» INSTRUCTIONS TO FOLLOW
Using the data that follows, return exactly the lines from the one that contains "bpy.context.scene.collection.objects.link(empty)" through the one that contains "for node in", ends included.

» DATASET EXCERPTS
____________________
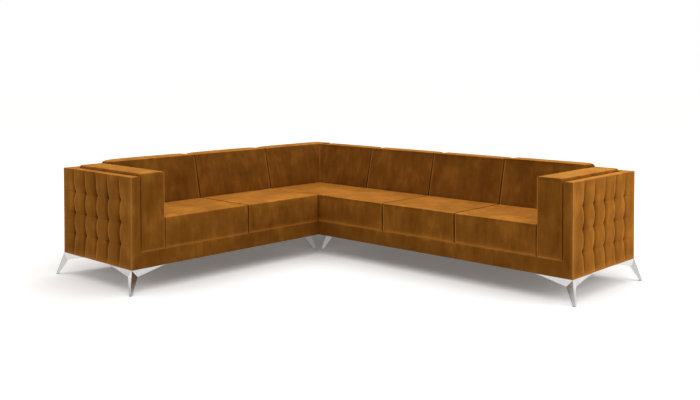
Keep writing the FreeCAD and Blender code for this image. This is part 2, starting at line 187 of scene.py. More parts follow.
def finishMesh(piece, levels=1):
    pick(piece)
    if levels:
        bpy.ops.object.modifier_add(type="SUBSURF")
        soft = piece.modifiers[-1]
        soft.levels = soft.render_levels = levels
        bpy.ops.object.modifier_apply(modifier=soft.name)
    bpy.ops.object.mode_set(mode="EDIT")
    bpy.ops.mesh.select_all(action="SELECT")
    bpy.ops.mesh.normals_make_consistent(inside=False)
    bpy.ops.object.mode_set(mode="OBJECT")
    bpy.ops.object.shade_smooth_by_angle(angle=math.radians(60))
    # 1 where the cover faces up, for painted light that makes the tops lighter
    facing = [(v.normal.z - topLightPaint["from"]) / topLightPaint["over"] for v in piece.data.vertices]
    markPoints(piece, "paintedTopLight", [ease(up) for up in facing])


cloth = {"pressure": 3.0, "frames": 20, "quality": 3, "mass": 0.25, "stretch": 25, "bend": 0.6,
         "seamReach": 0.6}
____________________
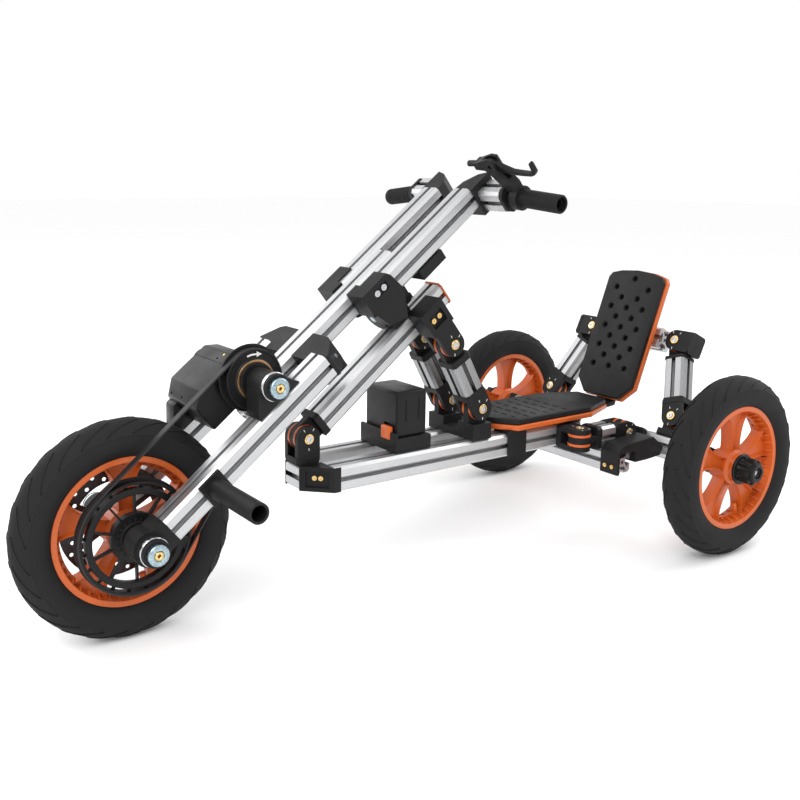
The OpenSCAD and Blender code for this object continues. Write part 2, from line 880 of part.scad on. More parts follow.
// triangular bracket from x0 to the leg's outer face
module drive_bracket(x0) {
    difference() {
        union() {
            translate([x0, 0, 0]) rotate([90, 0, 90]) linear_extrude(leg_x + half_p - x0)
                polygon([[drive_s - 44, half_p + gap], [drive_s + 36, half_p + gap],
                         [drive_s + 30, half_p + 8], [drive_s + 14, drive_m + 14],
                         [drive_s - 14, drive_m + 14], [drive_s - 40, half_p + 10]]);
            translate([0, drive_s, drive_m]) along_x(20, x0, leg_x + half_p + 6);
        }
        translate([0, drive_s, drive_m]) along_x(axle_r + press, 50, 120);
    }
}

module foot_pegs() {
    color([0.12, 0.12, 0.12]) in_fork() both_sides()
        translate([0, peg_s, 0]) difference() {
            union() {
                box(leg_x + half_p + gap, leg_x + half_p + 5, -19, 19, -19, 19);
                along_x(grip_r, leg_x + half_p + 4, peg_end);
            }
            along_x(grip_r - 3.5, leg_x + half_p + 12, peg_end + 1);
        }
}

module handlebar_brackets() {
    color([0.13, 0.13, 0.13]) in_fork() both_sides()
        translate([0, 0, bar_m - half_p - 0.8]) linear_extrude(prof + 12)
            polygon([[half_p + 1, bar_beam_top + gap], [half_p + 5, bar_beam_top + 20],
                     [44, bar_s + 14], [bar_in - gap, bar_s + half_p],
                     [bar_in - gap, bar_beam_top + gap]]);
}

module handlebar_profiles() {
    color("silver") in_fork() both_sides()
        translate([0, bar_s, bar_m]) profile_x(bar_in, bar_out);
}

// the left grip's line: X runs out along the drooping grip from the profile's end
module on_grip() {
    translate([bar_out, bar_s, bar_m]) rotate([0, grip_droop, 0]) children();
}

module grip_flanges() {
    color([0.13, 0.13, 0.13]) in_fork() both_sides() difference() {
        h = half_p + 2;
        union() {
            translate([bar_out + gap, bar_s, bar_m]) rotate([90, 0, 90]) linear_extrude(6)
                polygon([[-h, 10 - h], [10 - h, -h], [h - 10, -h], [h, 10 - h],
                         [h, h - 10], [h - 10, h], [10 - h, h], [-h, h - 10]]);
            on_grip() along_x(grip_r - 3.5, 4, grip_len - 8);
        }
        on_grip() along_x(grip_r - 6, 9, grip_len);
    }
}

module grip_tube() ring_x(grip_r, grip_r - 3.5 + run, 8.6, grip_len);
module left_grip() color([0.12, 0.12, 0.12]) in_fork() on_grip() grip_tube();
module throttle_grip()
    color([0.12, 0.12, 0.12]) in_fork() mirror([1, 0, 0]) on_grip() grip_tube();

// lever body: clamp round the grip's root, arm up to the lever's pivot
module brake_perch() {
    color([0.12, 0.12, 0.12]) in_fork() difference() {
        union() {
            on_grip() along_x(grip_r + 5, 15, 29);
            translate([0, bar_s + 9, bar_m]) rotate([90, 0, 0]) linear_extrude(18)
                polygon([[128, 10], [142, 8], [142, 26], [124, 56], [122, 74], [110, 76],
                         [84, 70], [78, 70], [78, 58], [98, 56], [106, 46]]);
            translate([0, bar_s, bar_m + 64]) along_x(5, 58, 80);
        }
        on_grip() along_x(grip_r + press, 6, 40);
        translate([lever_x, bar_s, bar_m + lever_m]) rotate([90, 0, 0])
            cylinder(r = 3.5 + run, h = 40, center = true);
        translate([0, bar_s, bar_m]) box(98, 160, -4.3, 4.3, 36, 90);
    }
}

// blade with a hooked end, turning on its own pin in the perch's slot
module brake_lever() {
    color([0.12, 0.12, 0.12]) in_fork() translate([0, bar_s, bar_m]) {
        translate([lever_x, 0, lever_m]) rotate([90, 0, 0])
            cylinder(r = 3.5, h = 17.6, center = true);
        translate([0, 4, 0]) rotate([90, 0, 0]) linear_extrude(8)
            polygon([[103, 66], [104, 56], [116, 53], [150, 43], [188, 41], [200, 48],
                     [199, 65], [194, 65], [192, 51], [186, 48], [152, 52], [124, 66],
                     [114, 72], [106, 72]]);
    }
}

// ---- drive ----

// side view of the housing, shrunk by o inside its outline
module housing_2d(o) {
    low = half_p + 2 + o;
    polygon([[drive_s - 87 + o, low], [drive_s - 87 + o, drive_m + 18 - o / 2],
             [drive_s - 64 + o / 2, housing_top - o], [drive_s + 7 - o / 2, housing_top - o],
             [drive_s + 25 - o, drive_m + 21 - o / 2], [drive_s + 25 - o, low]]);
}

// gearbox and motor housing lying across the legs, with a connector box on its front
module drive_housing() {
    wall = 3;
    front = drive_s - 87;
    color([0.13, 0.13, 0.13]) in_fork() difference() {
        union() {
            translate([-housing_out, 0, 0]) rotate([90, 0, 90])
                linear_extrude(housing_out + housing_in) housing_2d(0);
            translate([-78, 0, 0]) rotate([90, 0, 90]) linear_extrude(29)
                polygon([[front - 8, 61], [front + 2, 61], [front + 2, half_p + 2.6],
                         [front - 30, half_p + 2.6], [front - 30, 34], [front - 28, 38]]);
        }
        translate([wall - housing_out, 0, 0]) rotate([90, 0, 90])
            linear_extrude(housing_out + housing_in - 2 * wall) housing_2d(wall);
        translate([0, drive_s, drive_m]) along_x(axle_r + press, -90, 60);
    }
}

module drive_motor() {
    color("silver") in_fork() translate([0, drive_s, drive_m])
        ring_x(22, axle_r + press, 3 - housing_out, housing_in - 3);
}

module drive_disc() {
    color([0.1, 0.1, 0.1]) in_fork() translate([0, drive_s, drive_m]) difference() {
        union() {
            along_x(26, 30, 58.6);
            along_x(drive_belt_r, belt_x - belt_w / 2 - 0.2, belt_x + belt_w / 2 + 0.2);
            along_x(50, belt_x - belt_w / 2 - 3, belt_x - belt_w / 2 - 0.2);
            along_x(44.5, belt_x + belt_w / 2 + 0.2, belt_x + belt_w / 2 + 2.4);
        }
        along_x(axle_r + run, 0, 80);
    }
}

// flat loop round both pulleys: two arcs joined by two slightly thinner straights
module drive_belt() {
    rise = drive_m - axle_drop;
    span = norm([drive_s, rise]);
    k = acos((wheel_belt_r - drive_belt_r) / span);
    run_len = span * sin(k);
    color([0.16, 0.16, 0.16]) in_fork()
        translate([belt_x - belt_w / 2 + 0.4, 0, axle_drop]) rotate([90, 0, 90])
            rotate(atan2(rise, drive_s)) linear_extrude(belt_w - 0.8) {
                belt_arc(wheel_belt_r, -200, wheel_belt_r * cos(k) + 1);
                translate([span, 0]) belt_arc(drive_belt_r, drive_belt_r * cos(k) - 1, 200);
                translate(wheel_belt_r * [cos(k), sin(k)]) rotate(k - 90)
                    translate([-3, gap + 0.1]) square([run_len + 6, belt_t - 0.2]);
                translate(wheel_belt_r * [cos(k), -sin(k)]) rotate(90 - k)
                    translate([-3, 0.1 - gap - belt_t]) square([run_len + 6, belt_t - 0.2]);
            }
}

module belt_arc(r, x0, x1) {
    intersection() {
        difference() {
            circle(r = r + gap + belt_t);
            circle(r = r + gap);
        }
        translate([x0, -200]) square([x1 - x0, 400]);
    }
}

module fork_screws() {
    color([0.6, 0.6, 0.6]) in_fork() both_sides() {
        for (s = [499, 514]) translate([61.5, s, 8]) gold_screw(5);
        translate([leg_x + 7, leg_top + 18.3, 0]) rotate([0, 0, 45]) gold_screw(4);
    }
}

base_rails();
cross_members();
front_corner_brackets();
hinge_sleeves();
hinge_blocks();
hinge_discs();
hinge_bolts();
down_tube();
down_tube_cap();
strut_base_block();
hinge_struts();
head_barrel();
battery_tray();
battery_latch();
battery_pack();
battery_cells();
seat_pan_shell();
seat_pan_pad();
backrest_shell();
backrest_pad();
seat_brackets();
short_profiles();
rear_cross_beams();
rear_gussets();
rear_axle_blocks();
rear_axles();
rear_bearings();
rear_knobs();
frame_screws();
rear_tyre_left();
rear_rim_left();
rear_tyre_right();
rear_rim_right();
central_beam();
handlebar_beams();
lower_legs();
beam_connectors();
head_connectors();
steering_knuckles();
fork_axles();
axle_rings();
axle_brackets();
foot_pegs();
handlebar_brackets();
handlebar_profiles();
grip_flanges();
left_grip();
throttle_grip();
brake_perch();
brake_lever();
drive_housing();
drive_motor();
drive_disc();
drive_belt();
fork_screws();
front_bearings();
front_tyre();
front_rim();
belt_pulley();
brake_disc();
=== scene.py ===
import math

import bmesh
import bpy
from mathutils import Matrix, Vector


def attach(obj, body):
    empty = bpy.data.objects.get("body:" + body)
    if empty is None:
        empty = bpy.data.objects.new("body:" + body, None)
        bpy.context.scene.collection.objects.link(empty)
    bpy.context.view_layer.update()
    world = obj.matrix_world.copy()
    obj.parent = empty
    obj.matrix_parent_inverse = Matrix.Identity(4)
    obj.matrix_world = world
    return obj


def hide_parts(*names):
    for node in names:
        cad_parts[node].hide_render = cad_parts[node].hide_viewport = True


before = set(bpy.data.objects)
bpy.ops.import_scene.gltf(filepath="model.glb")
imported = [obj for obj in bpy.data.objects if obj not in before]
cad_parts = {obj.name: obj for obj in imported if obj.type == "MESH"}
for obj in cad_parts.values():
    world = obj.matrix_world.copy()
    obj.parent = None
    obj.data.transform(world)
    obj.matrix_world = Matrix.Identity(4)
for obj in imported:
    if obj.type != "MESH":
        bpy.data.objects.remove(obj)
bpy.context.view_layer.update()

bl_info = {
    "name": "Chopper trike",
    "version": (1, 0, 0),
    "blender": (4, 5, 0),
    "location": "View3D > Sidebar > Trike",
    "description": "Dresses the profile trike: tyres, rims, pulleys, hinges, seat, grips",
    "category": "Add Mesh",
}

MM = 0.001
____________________
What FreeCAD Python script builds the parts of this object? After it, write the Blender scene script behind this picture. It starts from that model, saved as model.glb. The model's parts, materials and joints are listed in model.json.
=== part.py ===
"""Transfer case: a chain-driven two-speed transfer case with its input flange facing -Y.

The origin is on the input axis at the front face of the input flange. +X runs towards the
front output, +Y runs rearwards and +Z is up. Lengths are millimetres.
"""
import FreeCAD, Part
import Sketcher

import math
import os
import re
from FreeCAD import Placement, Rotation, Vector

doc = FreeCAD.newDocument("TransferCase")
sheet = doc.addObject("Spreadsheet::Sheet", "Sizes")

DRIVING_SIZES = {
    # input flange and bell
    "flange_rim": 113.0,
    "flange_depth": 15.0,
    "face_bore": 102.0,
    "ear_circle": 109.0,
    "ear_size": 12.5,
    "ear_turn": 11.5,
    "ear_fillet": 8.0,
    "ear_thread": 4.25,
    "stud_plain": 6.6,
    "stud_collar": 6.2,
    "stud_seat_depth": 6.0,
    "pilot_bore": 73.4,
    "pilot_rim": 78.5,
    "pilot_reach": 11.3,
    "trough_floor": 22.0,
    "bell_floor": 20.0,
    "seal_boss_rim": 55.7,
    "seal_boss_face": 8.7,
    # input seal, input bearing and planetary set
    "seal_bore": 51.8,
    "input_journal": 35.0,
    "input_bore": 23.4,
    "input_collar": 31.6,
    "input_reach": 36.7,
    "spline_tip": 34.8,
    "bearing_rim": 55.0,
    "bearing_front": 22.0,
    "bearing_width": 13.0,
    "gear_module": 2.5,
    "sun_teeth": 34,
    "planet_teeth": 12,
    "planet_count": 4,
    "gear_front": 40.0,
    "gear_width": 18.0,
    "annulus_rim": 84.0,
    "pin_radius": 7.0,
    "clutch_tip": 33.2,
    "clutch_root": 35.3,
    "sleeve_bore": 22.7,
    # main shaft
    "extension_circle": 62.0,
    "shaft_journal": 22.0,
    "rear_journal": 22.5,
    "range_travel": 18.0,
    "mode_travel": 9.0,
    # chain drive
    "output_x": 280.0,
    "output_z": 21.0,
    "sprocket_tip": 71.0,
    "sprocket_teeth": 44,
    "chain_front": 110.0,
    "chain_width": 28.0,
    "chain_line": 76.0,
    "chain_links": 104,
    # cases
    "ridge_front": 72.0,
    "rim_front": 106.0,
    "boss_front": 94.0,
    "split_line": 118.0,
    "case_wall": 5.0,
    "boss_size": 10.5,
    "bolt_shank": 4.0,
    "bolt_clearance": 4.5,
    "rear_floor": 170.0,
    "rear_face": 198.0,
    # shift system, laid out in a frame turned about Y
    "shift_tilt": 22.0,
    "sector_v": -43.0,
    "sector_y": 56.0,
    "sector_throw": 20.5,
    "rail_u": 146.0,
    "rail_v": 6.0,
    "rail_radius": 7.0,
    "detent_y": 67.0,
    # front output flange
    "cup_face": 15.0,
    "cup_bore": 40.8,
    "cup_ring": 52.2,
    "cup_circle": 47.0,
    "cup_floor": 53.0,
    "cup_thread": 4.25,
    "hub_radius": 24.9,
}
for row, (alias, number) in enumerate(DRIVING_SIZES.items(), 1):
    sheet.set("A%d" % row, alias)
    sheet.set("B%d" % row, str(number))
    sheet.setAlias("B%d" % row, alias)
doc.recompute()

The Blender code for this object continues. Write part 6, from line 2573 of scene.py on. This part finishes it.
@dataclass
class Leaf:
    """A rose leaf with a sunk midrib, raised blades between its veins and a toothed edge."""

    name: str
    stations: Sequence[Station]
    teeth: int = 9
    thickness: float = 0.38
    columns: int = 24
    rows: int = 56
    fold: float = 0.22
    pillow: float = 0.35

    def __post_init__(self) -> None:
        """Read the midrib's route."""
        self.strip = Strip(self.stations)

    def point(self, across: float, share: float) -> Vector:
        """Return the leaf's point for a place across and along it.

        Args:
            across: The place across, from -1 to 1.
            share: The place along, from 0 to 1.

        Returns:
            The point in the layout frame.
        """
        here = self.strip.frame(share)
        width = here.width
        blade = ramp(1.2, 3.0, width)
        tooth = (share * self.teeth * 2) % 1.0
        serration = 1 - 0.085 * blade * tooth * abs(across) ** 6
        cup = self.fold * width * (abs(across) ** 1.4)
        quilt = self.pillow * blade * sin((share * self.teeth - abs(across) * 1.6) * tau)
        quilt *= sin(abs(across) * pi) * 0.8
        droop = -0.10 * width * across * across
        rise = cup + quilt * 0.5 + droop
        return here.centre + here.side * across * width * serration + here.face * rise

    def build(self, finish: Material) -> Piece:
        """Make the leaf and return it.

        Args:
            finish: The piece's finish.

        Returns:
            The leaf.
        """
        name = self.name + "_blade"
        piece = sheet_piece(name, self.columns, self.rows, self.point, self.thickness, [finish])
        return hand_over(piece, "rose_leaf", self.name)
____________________
» SOLUTION TO THE PROBLEM
        bpy.context.scene.collection.objects.link(empty)
    bpy.context.view_layer.update()
    world = obj.matrix_world.copy()
    obj.parent = empty
    obj.matrix_parent_inverse = Matrix.Identity(4)
    obj.matrix_world = world
    return obj


def hide_parts(*names):
    for node in names:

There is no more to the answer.